Floreat Bullingdon

The Daily Beast has published an article by Nick Mutch reviewing the history of Oxford’s Bullingdon Club. The private and secretive club has been much in the news lately because of the membership of three leading Conservative Party politicians: David Cameron, George Osborne and Boris Johnson. Waugh’s writings are once again prominently cited in connection with the club:

On the wall of the [Oxford] tailor Ede and Ravenscroft is a blurred photo of the club from 1925. It features members including Lord Longford, Labour leader of the House of Lords, Hugh Lucas-Tooth, then the youngest ever MP at 21, and Roger Lumley, the Grandmaster of the British Freemasons. It was these men who Evelyn Waugh satirized in Decline and Fall as the “Bollinger Club.” He called them “epileptic royalty from their villas of exile; uncouth peers from crumbling country seats; smooth young men of uncertain tastes from embassies and legations; illiterate lairds from wet granite hovels in the Highlands.”
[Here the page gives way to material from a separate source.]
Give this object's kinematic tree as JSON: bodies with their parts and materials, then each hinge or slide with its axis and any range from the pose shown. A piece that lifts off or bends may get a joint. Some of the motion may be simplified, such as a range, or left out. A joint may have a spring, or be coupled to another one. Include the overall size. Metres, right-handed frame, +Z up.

The quote is from the opening scene of Waugh’s novel. Oddly, the Beast omits another source of the membership listed in Waugh’s catalogue: ambitious young barristers and Conservative candidates torn from the London season and the indelicate advances of debutantes. That would seem to fit nicely into the story’s theme.

The club (unnamed in this instance) is also cited from the Oxford passages of Waugh’s later novel, Brideshead Revisited:

…Anthony Blanche is disappointed on meeting the club in person and realizing that their reputation is more braggadocio than bravery. “The louder they shouted, the shyer they seemed,” he said. He soon realized that their scrapes as students would be boasted about and exaggerated for decades until “they are all married to scraggy little women like hens and have cretinous porcine sons like themselves getting drunk at the same club dinner in the same coloured coats.”…Harking back to overblown accounts “their barnyard daughters will snigger and think their father was quite a dog in his day, and what a pity he’s grown so dull.”

The quote in this instance is from the scene (pp. 43-45) where Blanche entertains Charles Ryder in the pub at Thame. It provides the conclusion to the Beast’s article.